Write $X:=[X_1, \dots, X_p]^\top$. Then $\mathcal S=\{W^\top X: W \text{ is }\mathcal F \text{-measurable}\}$. I will make the following assumption:
Assumption. $E[XX^\top |\mathcal F]$ is positive definite $P$-almost surely.

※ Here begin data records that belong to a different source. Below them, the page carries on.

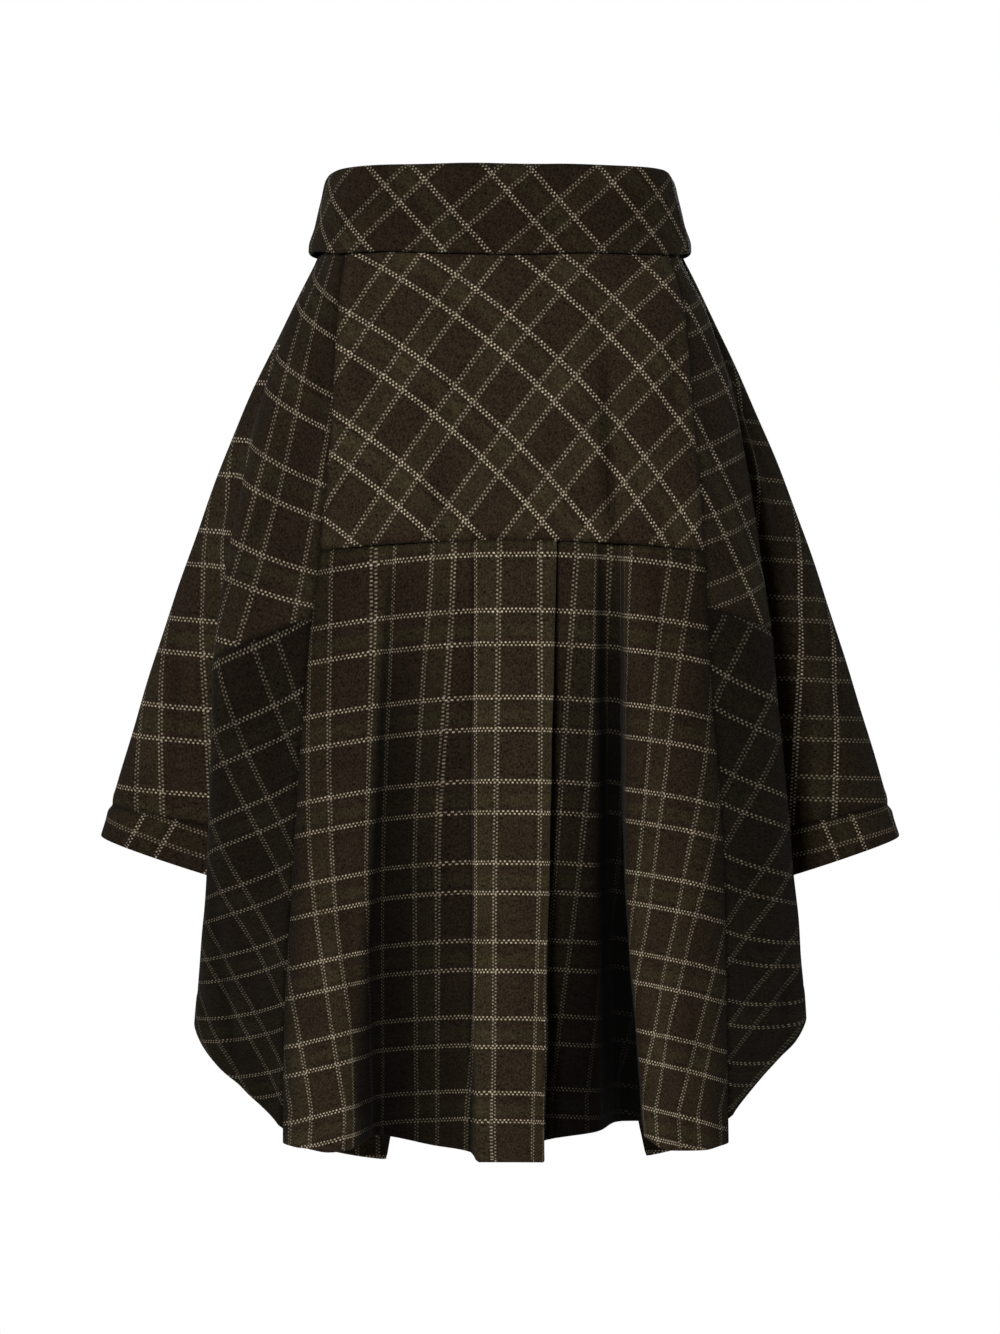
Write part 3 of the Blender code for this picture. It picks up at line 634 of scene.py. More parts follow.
def fold_places():
    """Lengths along the middle of the panel where its columns stand, and at its fold lines."""
    lengths = np.linalg.norm(np.diff(fold_lines(MIDDLE), axis=0), axis=1)
    knots = np.concatenate([[0.0], np.cumsum(lengths)])
    places = [0.0]
    for start, length in zip(knots, lengths):
        steps = max(1, round(length / FOLD_STEP))
        places.extend(start + length * np.arange(1, steps + 1) / steps)
    return knots, np.array(places)


def back_points():
    """The lower back from its left edge to its right one."""
    knots, places = fold_places()
    return np.array([through(knots, fold_lines(down), places) for down in np.linspace(0, 1, BACK_ROWS)])


def back_check(across, down):
    places = fold_places()[1]
    warp = [np.interp(places, *zip(*row)) for row in BACK_WARP]
    share = np.linspace(0, 1, len(across))
    x = back_points()[..., 0]
    steps = (np.ones_like(x), x, down, x**2, x * down, down**2, x**2 * down, down**3)
    weft = run_along(steps, [BACK_WEFT])[..., 0]
    return np.stack([through(BACK_LEVELS, warp, share), weft], -1)


BACK_CREASES = (
    (0.885, 0.02, 0.90, 0.22, 0.0080, 0.0016, 0.002),
    (0.10, 0.55, 0.16, 0.96, 0.0100, 0.0018, 0.004),
    (0.20, 0.30, 0.17, 0.75, 0.0120, 0.0013, -0.004),
    (0.36, 0.03, 0.34, 0.30, 0.0070, 0.0010, 0.002),
    (0.93, 0.62, 0.90, 0.98, 0.0100, 0.0016, -0.003),
    (0.48, 0.60, 0.50, 0.96, 0.0200, 0.0010, 0.004),
)
# Painted shade: the lower back darkens with the depth of its cloth behind the front-most fold of each row,
# and along two painted shadow lines at the feet of the box pleat.
HOLLOW_REACH, HOLLOW_SHADE = 0.025, 0.02
EDGE_SHADOWS, EDGE_SHADOW_WIDTH = ((7, 0.55), (10, 0.75)), 0.0045
hollow = back_points()[..., 1]
hollow = hollow.max(axis=1, keepdims=True) - hollow
shade_paint = HOLLOW_SHADE + (1 - HOLLOW_SHADE) * np.exp(-(hollow / HOLLOW_REACH)**1.3)
knots, places = fold_places()
for line, amount in EDGE_SHADOWS:
    shade_paint *= 1 - amount * np.exp(-((places - knots[line]) / EDGE_SHADOW_WIDTH)**2)
sew("back_panel", back_points(), flip=True, seams="tlr", hem="b", table=BACK_CREASES,
    check=back_check, painted_shade=shade_paint)

# %% [markdown]
# ## The side pieces
#
# Below each shoulder a rounded side back fills the space behind the armhole. A slanted seam
# joins it to a lower side piece, which flares towards the hem. The hem rises at the side
# and the cloth there bows out, because the front and the back hang further down.

# %% Rows down the armhole and heights of the slanted seam
ARM_DEPTH, ARM_CURVE = 0.285, 1.5
ARM_BACK, ARM_FRONT = 0.080, 0.19
FINER = 6
ARM_ROWS = 8 * FINER
SLANT = {1: (-0.366, -0.412, -0.430), -1: (-0.357, -0.383, -0.400)}
HEM = {
    1: ((0.25, -0.853), (0.35, -0.804), (0.45, -0.764), (0.60, -0.776),
        (0.70, -0.846), (0.80, -0.912), (0.90, -0.931), (1.00, -0.934)),
    -1: ((0.25, -0.844), (0.35, -0.790), (0.45, -0.757), (0.60, -0.770),
         (0.70, -0.842), (0.80, -0.912), (0.90, -0.932), (1.00, -0.935)),
}


def arm_share(height):
    """How open the armhole is at a height, one at the neckline and nought at the underarm."""
    reach = np.clip(1.0 - (np.asarray(height) / ARM_DEPTH)**2, 0.0, 1.0)
    return np.sqrt(reach)**ARM_CURVE


def arm_heights():
    """Heights of the rows down the armhole, closer together near the underarm."""
    return -ARM_DEPTH * np.sin(np.linspace(0.0, math.pi / 2, ARM_ROWS + 1))


def side_name(side):
    """The wearer's left is at +X."""
    return "left" if side == 1 else "right"


def slant_height(side, across):
    """Height of the slanted seam, at a share across the side panels."""
    return through((0.0, (BULGE - EDGE) / (SIDE - EDGE), 1.0), SLANT[side], across)[:, 0]


def hem_height(side, share):
    """Height of the side and front panels' hem."""
    table = np.array(HEM[side])
    return through(table[:, 0], table[:, 1], share)[:, 0]


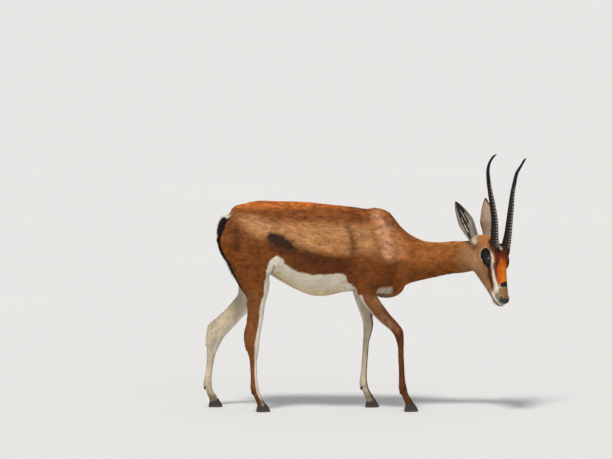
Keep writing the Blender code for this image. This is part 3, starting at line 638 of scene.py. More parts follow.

Let $(Y_n)=(W_n^\top X)$ be a conditional Cauchy sequence in $\mathcal S$. Since $\mathcal S\subset \mathcal P^+$ and $\mathcal P^+$ is conditionally complete, there exists $Y \in \mathcal P^+$ such that $(Y_n)$ converges conditionally to $Y$. Moreover, from the proof of the Theorem in the post, there exists a subsequence $(Y_{n_k})$ of $(Y_n)$ such that $\|Y-Y_{n_k}\|_{\mathcal F}\to 0 $ as $k\to \infty$ $P$-almost surely. From the conditional Minkowski's inequality we get
$$ \|Y_{n_k}-Y_{n_l}\|_{\mathcal F}\leq\|Y-Y_{n_k}\|_{\mathcal F} +\|Y-Y_{n_l}\|_{\mathcal F}\to 0 \quad \text{as } k,l\to \infty $$
$P$-almost surely. But
$$\|Y_{n_k}-Y_{n_l}\|^2_{\mathcal F}=E[(W_{n_k}-W_{n_l})^\top XX^\top(W_{n_k}-W_{n_l})|\mathcal F]= (W_{n_k}-W_{n_l})^\top E[XX^\top|\mathcal F](W_{n_k}-W_{n_l}) $$ $P$-almost surely so we get
$$(W_{n_k}-W_{n_l})^\top E[XX^\top|\mathcal F](W_{n_k}-W_{n_l}) \to 0 \quad \text{as } k,l\to \infty $$ $P$-almost surely. Since $E[XX^\top |\mathcal F]$ is positive definite $P$-almost surely by assumption, this implies that
$$W_{n_k}-W_{n_l}\to 0 \quad \text{as } k,l\to \infty $$
$P$-almost surely. In other words $(W_{n_k})$ is $P$-almost surely Cauchy. Using completeness of $\mathbb R^n$ define
$$ W(\omega)=\begin{cases} \lim_{k\to \infty} W_{n_k}(\omega) & \text{if } (W_{n_k}(\omega)) \text{ is Cauchy} \\ 0 & \text{otherwise} \end{cases}$$
Note that $W$ is $\mathcal F$-measurable and that
$$\|Y_{n_k}-W^\top X\|^2_{\mathcal F}=(W_{n_k}-W)^\top E[XX^\top|\mathcal F](W_{n_k}-W) \to 0 \quad \text{as } k\to \infty $$ $P$-almost surely. Hence
$$\|Y-W^\top X\|_{\mathcal F}\leq\|Y-Y_{n_k}\|_{\mathcal F} +\|Y_{n_k}-W^\top X\|_{\mathcal F}\to 0 \quad \text{as } k\to \infty $$
$P$-almost surely, which yields $\|Y-W^\top X\|_{\mathcal F}=0$ $P$-almost-surely. This implies $Y=W^\top X$ $P$-almost surely, and so $(Y_n)$ converges conditionally to $W^\top X \in \mathcal S$.